1 The Communist, Sept. 27, 1919.
2 In Canada, the Communist Party was also born in two sections at the same general time and for the same general reasons.
3 Tim Buck, 30 Years, the Story of the Communist Movement in Canada, pp. 21-23, Toronto, 1952.,
4 For both programs, see Trachtenberg, ed., American Labor Year Book, 1919-1920, pp. 414-19.
5 Socialist Labor Party, The Workers International Industrial Union.
6 Trachtenberg, ed., American Labor Year Book, 1919-1920, p. 419.
7 Senator T. J. Walsh in Congressional Record, 67th Congress, Fourth Session, p. 3005. 
8 Dunn, ed., The Palmer Raids.
9  The Communist, Aug. 1, 1920.
10 Communist Labor  (official organ of the C.L.P.), May 15, 1920.
11 John Reed, a delegate, died shortly after this congress, on October 11th, in Moscow.

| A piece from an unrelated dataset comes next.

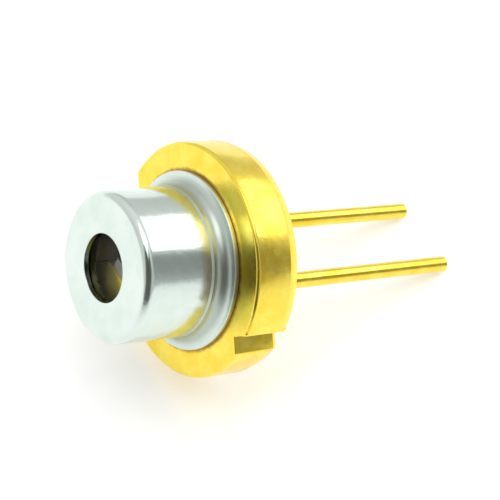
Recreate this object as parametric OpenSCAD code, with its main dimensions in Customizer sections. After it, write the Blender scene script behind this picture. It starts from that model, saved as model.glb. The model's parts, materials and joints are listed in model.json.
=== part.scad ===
// Laser diode in a small round metal can, two leads, lying on its stem rim and its lead ends.
// Millimetres. Device axes: z along the beam with 0 on the stem's front face, x along the line
// through both leads and both rim notches, y away from the heat sink post. The finished part is
// then turned into its rest pose: +Z up, window towards -Y, origin under the box's centre.

/* [Stem] */
// Diameter of the stem
stem_d = 5.6; // [5.4:0.05:6.2]
// Thickness of the stem
stem_t = 1.2; // [1:0.05:1.5]
// Rounding of the stem's front edge
stem_front_round = 0.08; // [0.04:0.01:0.14]
// Width across the rim of the chamfer on the stem's back edge
stem_back_bevel_r = 0.08; // [0.04:0.01:0.12]
// Length along the axis of the chamfer on the stem's back edge
stem_back_bevel_z = 0.25; // [0.1:0.01:0.35]
// Depth of each rim notch
notch_depth = 0.33; // [0.2:0.01:0.4]
// Angle between the walls of each rim notch
notch_angle = 90; // [70:5:100]
// Rounding of the lips of each rim notch
notch_lip_round = 0.1; // [0.05:0.01:0.14]

/* [Leads] */
// Distance between the two leads
lead_pitch = 2.0; // [1.85:0.01:2.2]
// Diameter of each lead
lead_d = 0.4; // [0.35:0.01:0.5]
// Length of each lead behind the stem
lead_len = 6.5; // [5:0.1:8]
// Height of each lead's inner end above the stem's front face
lead_inner_h = 1.4; // [1.2:0.01:1.5]
// Length of the bonding flat at each lead's inner end
lead_flat_len = 0.9; // [0.75:0.01:1]
// Depth of the bonding flat, from the lead's side
lead_flat_depth = 0.12; // [0.08:0.01:0.15]
// Thickness of the plating, by which the stretch sealed in glass tapers
lead_plating = 0.003; // [0.002:0.001:0.006]
// Diameter of each glass bead
bead_d = 0.96; // [0.8:0.01:1]
// Hollow of each bead's end faces
bead_hollow = 0.03; // [0.02:0.01:0.06]

/* [Cap] */
// Outer diameter of the cap
cap_d = 3.55; // [3.45:0.01:3.7]
// Height of the cap above the stem
cap_h = 2.3; // [2.25:0.01:2.7]
// Wall of the cap
cap_wall = 0.12; // [0.08:0.01:0.14]
// Outer rounding between the cap's wall and its top
cap_top_round = 0.2; // [0.16:0.01:0.3]
// Diameter of the welding flange
flange_d = 4.25; // [4.15:0.01:4.4]
// Thickness of the welding flange at its rim
flange_t = 0.12; // [0.08:0.01:0.16]
// Flat land between the flange's fillet and its rim
flange_land = 0.03; // [0.02:0.01:0.06]
// Rounding inside the cap's mouth
cap_mouth_round = 0.12; // [0.05:0.01:0.18]
// Diameter of the aperture in the cap's top
aperture_d = 1.6; // [1.4:0.01:1.8]

/* [Window] */
// Diameter of the window glass
window_d = 2.7; // [2.4:0.01:2.9]
// Thickness of the window glass
window_t = 0.25; // [0.2:0.01:0.3]
// Solder glass between the window and the cap's top
seal_layer_t = 0.03; // [0.02:0.01:0.05]
// Inner diameter of the solder glass ring
seal_inner_d = 2.1; // [1.95:0.01:2.25]
// Depth of the solder glass ring below the window
seal_lip_t = 0.2; // [0.1:0.01:0.24]
// Rounding of the solder glass ring's inner edge
seal_round = 0.08; // [0.04:0.01:0.09]

/* [Heat sink post] */
// Width of the post's flat front
post_front_w = 1.12; // [1:0.01:1.15]
// Radius of the post's rounded back
post_back_r = 1.42; // [1.3:0.01:1.48]
// Angle by which each side of the post opens towards its back
post_flare = 42; // [30:1:50]
// How far the post's end stands above the chip's facet
post_over = 0.03; // [0.02:0.01:0.05]
// Thickness of the braze under the post
braze_t = 0.02; // [0.01:0.01:0.04]
// How far the braze spreads around the post's foot
braze_spread = 0.03; // [0.01:0.01:0.04]

/* [Laser chip] */
// Height of the light-emitting facet above the stem's front face
facet_h = 1.57; // [1.4:0.01:1.6]
// Length of the laser chip
chip_l = 1.0; // [0.85:0.01:1.1]
// Width of the laser chip
chip_w = 0.2; // [0.15:0.01:0.3]
// Thickness of the laser chip
chip_t = 0.12; // [0.08:0.01:0.15]
// Solder under the laser chip
chip_solder_t = 0.01; // [0.01:0.01:0.02]
// Length of the submount behind the facet
submount_l = 1.15; // [1.1:0.01:1.3]
// Width of the submount
submount_w = 0.8; // [0.7:0.01:0.9]
// Thickness of the submount
submount_t = 0.28; // [0.24:0.01:0.32]
// Solder under the submount
submount_solder_t = 0.015; // [0.01:0.005:0.03]

/* [Bond wires] */
// Diameter of the bond wires
wire_d = 0.03; // [0.025:0.005:0.04]
// Distance between neighbouring wires
wire_pitch = 0.22; // [0.15:0.01:0.24]
// Distance from the lead's inner end to the first wire
wire_margin = 0.14; // [0.1:0.01:0.2]
// Height of each loop above the straight line between its bonds
wire_rise = 0.16; // [0.12:0.01:0.28]
// Diameter of the bond on the chip or submount
ball_d = 0.09; // [0.07:0.01:0.12]
// Thickness of the bonds
bond_t = 0.03; // [0.026:0.002:0.04]
// Length of the flattened bond on the lead
wedge_l = 0.1; // [0.08:0.01:0.14]
// Width of the flattened bond on the lead
wedge_w = 0.06; // [0.045:0.005:0.08]

/* [Hidden] */
$fn = 96;
// Overshoot of cutting tools past the faces that they cut
past = 0.1;

// Stem and notches
stem_r = stem_d / 2;
lead_r = lead_d / 2;
bead_r = bead_d / 2;
lead_core_r = lead_r - lead_plating;
lead_x = lead_pitch / 2;
notch_half = notch_angle / 2;
notch_apex = stem_r - notch_depth;
notch_wall = [cos(notch_half), sin(notch_half)];
notch_normal = [-sin(notch_half), cos(notch_half)];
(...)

12 Joseph Stalin, Interview with the First American Trade Union Delegation to Russia, N.Y., 1937.
13 For convention proceedings, see the July 1921 issue of The Communist.
14  The Communist, July 1921.
15 J. G. Gambs, The Decline of the I.W.W., p. 75, Denver, Colo., 1932.
16  Gambs, The Decline of the I.W.W., p. 89.
17 The S.L.P. and the Third International, N. Y., 1926.
18 Trachtenberg, ed., American Labor Year Book, 1916.
19  Helen Allison and Carl Winter, unpublished manuscript.